The counterargument worth addressing

A reasonable objection at this point will be – even if structured estimation is a viable starting point, doesn’t better data still improve the output? Yes, it does.

Richer incident data, more mature threat intelligence, deeper historical context all improve precision over time. The case for better regional cyber incident reporting and data aggregation is legitimate and worth pursuing. For exactly this reason, the Financial Stability Board has been pushing for greater convergence in incident reporting with initiatives such as the Format for Incident Reporting Exchange (FIRE).
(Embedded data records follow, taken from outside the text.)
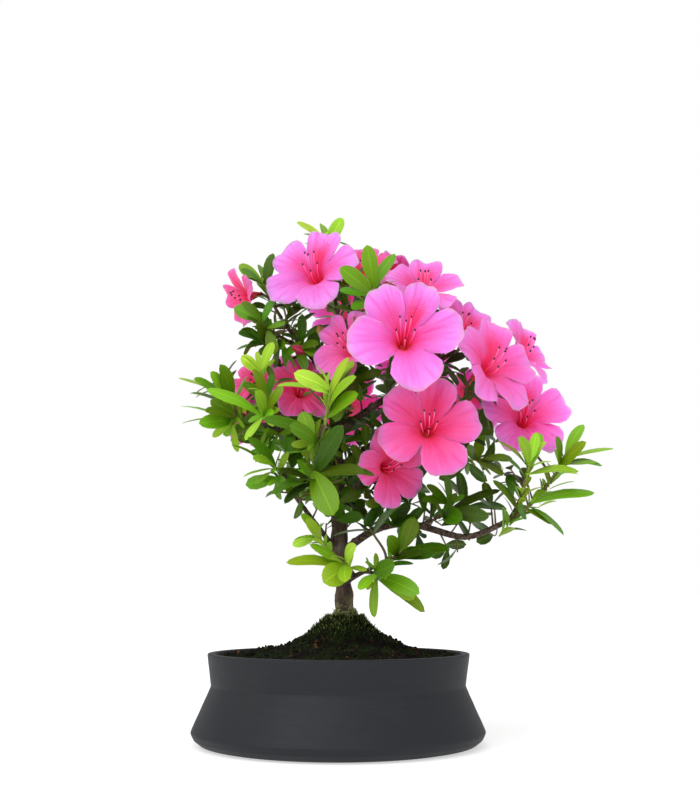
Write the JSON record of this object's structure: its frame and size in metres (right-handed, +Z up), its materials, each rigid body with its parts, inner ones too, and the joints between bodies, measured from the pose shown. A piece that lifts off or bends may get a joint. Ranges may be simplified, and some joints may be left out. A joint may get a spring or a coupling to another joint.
{
  "type": "azalea bonsai in pot",
  "caption": "Azalea bonsai in bloom: an upright tapering trunk, leafy sprays and five-lobed pink blooms, rooted in a mossy soil mound in a round flared stoneware pot.",
  "frame": {"origin": "centre of the pot's flat foot, on the surface it stands on", "axes": "+Z up the trunk, -Y towards the plant's front, +X to the right of one who faces that front"},
  "size_m": [0.251, 0.1759, 0.309],
  "materials": {
    "pot_stoneware": "matt dark blue-grey stoneware with fine turning lines",
    "mossy_soil": "near-black crumbly soil with moss and grit",
    "bark": "rough grey-brown bark",
    "leaf": "green leaves with a waxy half gloss",
    "petal": "soft hot pink petals, coral red in the throat",
    "bud": "crimson and orange-green unopened buds"
  },
  "bodies": {
    "root": {"pot": "pot_stoneware", "soil": "mossy_soil", "wood": "bark", "spray_crown": "leaf", "spray_crown_back": "leaf", "spray_front_top": "leaf", "spray_front_mid": "leaf", "spray_left_top": "leaf", "spray_left_mid": "leaf", "spray_inner_left": "leaf", "spray_left_front": "leaf", "spray_left_back": "leaf", "spray_far_left": "leaf", "spray_riser": "leaf", "spray_heart": "leaf", "spray_low_left": "leaf", "spray_bright_low": "leaf", "spray_low_right": "leaf", "spray_low_mid": "leaf", "spray_right_bright": "leaf", "spray_right_far": "leaf", "spray_right_low": "leaf", "spray_right_in": "leaf", "spray_right_up": "leaf", "spray_right_mid": "leaf", "spray_right_front": "leaf", "spray_front_right": "leaf", "spray_upper_right": "leaf", "spray_far_right": "leaf", "spray_back_low": "leaf", "spray_back_low_right": "leaf", "spray_back_right": "leaf", "spray_back_left": "leaf", "spray_back_side": "leaf", "spray_back_top": "leaf", "bloom_a": "petal", "bloom_b": "petal", "bloom_c": "petal", "bloom_d": "petal", "bloom_e": "petal", "bloom_f": "petal", "bloom_g": "petal", "bloom_h": "petal", "bloom_i": "petal", "bloom_j": "petal", "bloom_k": "petal", "bloom_l": "petal", "bloom_m": "petal", "bloom_n": "petal", "bloom_o": "petal", "bloom_p": "petal", "bloom_q": "petal", "bloom_r": "petal", "bloom_s": "petal", "bloom_t": "petal", "bloom_u": "petal", "bloom_v": "petal", "red_bud": "bud", "green_bud": "bud"}
  },
  "joints": []
}
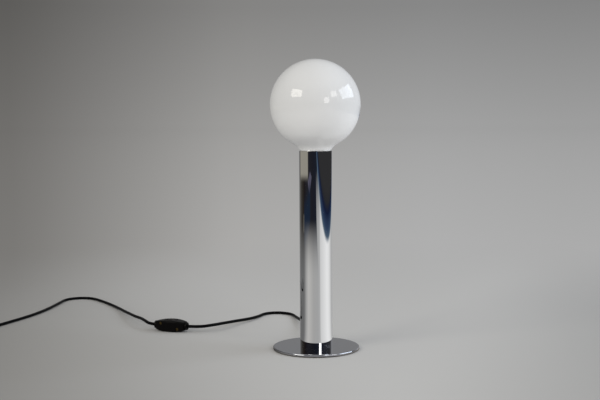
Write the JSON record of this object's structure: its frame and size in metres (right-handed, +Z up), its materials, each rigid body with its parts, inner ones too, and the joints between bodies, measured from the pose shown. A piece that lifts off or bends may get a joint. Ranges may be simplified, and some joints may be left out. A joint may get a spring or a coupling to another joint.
{
  "type": "table lamp",
  "caption": "Table lamp: an opal globe bulb stands in the mouth of a slim polished tube on a round flat foot, with a black lead, a rocker switch on the lead and a mains plug.",
  "frame": {"origin": "middle of the underside of the foot, on the surface the lamp stands on, on the tube's axis", "axes": "+Z up along the tube to the top of the globe; +Y to the back, where the lead leaves the tube; +X to the right seen from the front"},
  "size_m": [0.7919, 0.583, 0.4816],
  "materials": {
    "felt": "dense felt ring",
    "chromed_steel": "polished chrome plate on steel",
    "chromed_tube": "polished chrome plate on a drawn tube",
    "zinc_steel": "zinc plated steel",
    "zinc_casting": "as-cast light alloy",
    "black_rubber": "soft black rubber",
    "black_sheath": "satin black flexible sheath",
    "brass": "bright brass",
    "brown_wire": "brown insulation",
    "blue_wire": "blue insulation",
    "switch_wires": "insulated copper",
    "black_gloss": "moulded black thermoset",
    "porcelain": "glazed white porcelain",
    "opal_glass": "white opal glass, gloss outside",
    "cap_metal": "nickel-washed cap metal",
    "black_glass": "black vitrite glass",
    "clear_glass": "clear glass",
    "wire_metal": "drawn wire",
    "switch_black": "fine-grained black plastic",
    "rocker_black": "smooth black plastic",
    "plug_black": "fine-grained black plastic",
    "pin_metal": "nickel plated pins"
  },
  "bodies": {
    "stand": {"base_pad": "felt", "base_plate": "chromed_steel", "foot_screws": "zinc_steel", "foot_cup": "zinc_casting", "column_tube": "chromed_tube", "strain_relief": "black_rubber", "lead_sheath": "black_sheath", "cord_clamp": "zinc_steel", "clamp_screws": "zinc_steel", "threaded_rod": "zinc_steel", "rod_nuts": "brass", "centring_disc": "zinc_steel", "wire_live": "brown_wire", "wire_neutral": "blue_wire", "holder_cap": "black_gloss", "holder_insert": "porcelain", "holder_skirt": "black_gloss", "screw_shell": "brass", "centre_contact": "brass", "terminal_screws": "brass", "cord_lamp_side": "black_sheath", "cord_plug_side": "black_sheath", "cord_coil": "black_sheath", "switch_front_shell": "switch_black", "switch_back_shell": "switch_black", "shell_screws": "brass", "rocker_pin": "brass", "contact_leaf": "brass", "fixed_contact": "brass", "contact_screws": "brass", "switch_sheaths": "black_sheath", "switch_wires": "switch_wires", "plug_body": "plug_black", "plug_pins": "pin_metal", "pin_sleeves": "plug_black"},
    "bulb": {"bulb_glass": "opal_glass", "bulb_cap": "cap_metal", "cap_insulator": "black_glass", "tip_contact": "cap_metal", "bulb_stem": "clear_glass", "lead_in_wires": "wire_metal", "filament": "wire_metal"},
    "rocker": {"switch_rocker": "rocker_black"}
  },
  "joints": [
    {"name": "bulb_lift", "type": "slide", "parent": "stand", "child": "bulb", "axis": [0, 0, 1], "range_m": [0, 0.06]},
    {"name": "rocker_tilt", "type": "hinge", "parent": "stand", "child": "rocker", "pos_m": [-0.2615, 0.156, 0.0105], "axis": [-0.342, -0.9397, 0], "range_deg": [0, 14]}
  ]
}
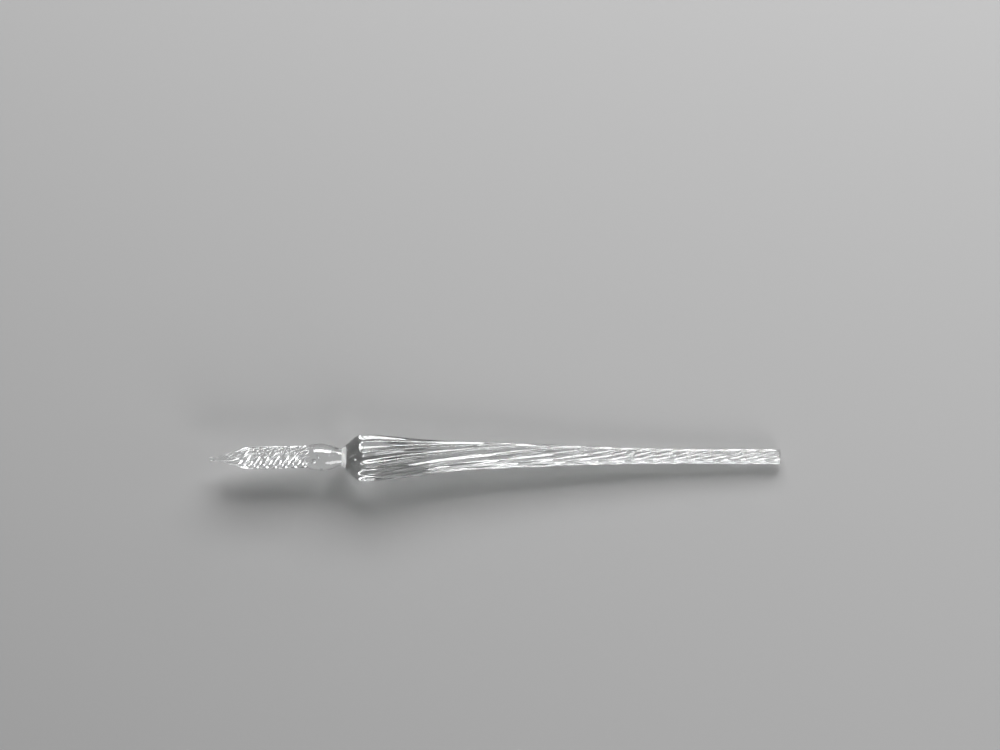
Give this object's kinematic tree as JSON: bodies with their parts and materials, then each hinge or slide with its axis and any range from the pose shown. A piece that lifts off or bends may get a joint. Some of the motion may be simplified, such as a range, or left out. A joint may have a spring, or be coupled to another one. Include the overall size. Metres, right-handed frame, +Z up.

But there’s a meaningful difference between “better data improves CRQ outputs over time” and “we cannot begin until we have it.” The first is a long-term improvement agenda. The second is a reason not to start. The former is true. The latter is the perception that needs correcting.

What the finding actually tells us

Returning to the survey result: 97.5% of regulators flagging data availability as a barrier isn’t primarily evidence of a data infrastructure problem. It’s evidence of a methodology literacy gap. The regulators surveyed aren’t wrong that data matters but they’re working from an incomplete picture of what the relevant frameworks actually demand as a starting point.

That gap is addressable. It doesn’t require a regional data aggregation programme before progress can be made. It requires investment in understanding what CRQ actually involves (i.e. the frameworks, the estimation approaches, the analytical logic) so that practitioners can assess their real starting position rather than the one they’ve assumed.

For a practical introduction to what those frameworks look like and how a regulator might apply them, the primer to be introduced in this series will cover the ground in accessible terms.

The real barrier to CRQ adoption in the region isn’t data. It’s the belief that data is the barrier.